Analysis of aluminum alloys by resonance-enhanced laser-induced breakdown spectroscopy: How the beam profile of the ablation laser and the energy of the dye laser affect analytical performance

Abstract

In resonance-enhanced laser-induced breakdown spectroscopy, the sample was ablated by a laser pulse and the expanding plume was photoresonantly rekindled by a dye laser pulse. By sampling aluminum alloys for Mg, Pb, Si, and Cu, we showed that for the ablation step, Gaussian beams gave 2 to 3× better signal-to-noise ratio (SNR) than non-uniform beams. For the rekindling step, if no further sample destruction was allowed, dye laser pulses that intercepted the plume transversely gave 6 to 12× higher SNR than the longitudinal case. By combining Gaussian beams and transverse rekindling, the mass limit-of-detection for Mg was about 100 amol while non-resonant analysis was 10× more destructive.
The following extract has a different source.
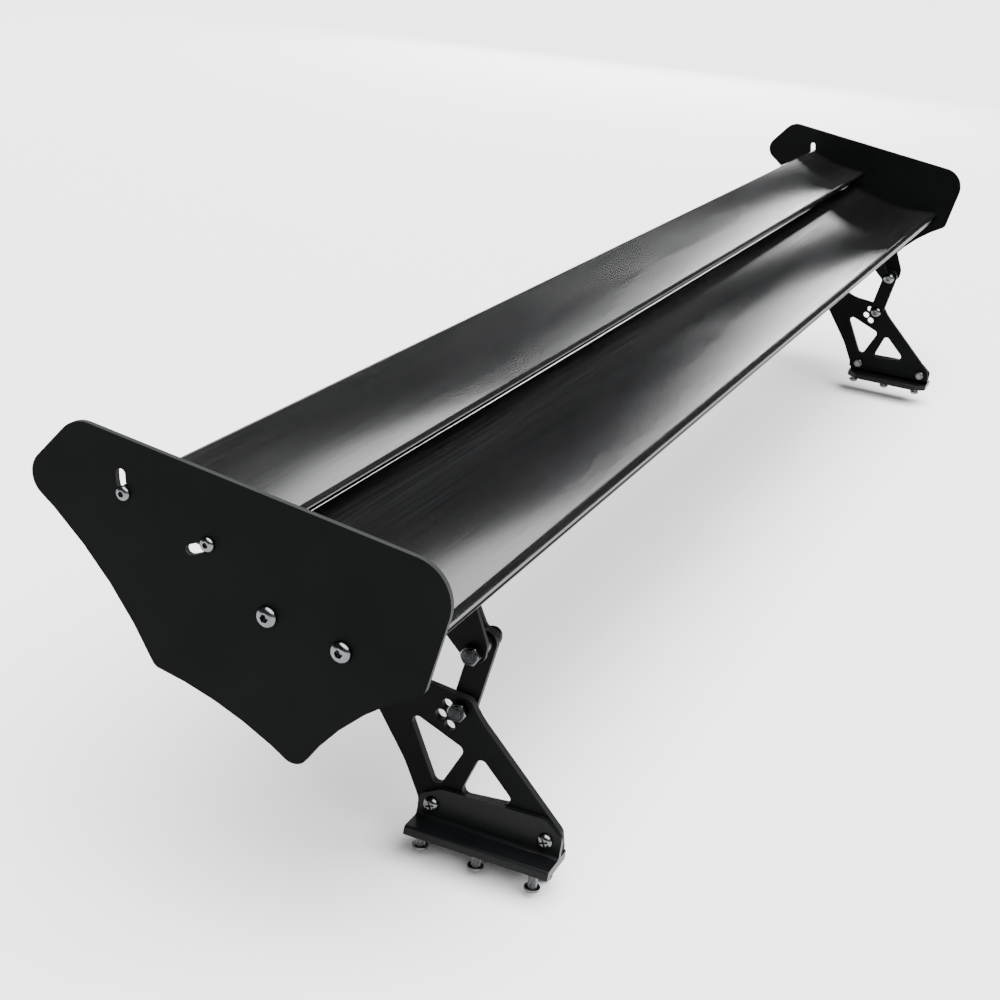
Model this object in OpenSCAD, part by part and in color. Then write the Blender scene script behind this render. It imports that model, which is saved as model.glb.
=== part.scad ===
// Racing rear wing: two-element aluminium wing with end plates on two folded-foot legs.
// Millimetres. +X points to the front of the car, +Y to its left, +Z up.
// The origin is midway between the feet, on the boot lid, at the middle row of lid screws.

/* [Wing] */
// Span over the outer faces of the end plates
span = 1350; // [1150:10:1500]
// Height of the main wing's nose centre above the boot lid
wing_h = 161.6; // [150:0.5:200]
// Main wing: distance from nose centre to trailing edge
main_run = 94.5; // [85:0.5:125]
// Main wing: nose radius
main_nose_r = 4.5; // [4:0.1:6]
// Main wing: incidence of its chord, trailing edge up
main_incidence = 9.9; // [6:0.1:14]
// Main wing: depth of the hollow in its upper face
main_sag = 6.6; // [3:0.1:9]
// Main wing: how much its belly adds to the thickness at mid chord
main_belly = 2; // [0:0.1:4]
// Main wing: distances of its two end screws behind the nose centre
main_screws = [26.9, 65.9];
// Rear wing: distance from nose centre to the trailing bead
rear_run = 58.9; // [52:0.1:75]
// Rear wing: nose radius
rear_nose_r = 3; // [2.6:0.1:4]
// Rear wing: incidence of its chord, trailing edge up
rear_incidence = 13.65; // [8:0.05:20]
// Rear wing: depth of the hollow in its upper face
rear_sag = 2.8; // [1:0.1:5]
// Rear wing: distance of its front end screw behind the nose centre
rear_screw = 12.6; // [10:0.1:18]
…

Sub-monolayer of oxides grown on laser-cleaned aluminum surfaces was detected by monitoring the AlO emissions of rekindled plumes; without resonant enhancements, they were not detectable no matter how destructive was the analysis. Time resolved studies showed that the Gaussian beam produced less dispersed plumes and that a stronger dye laser beam directed transversely heated up a bigger plume mass without over-heating the plume core. The analyte emissions were sustained while the continuum background remained low.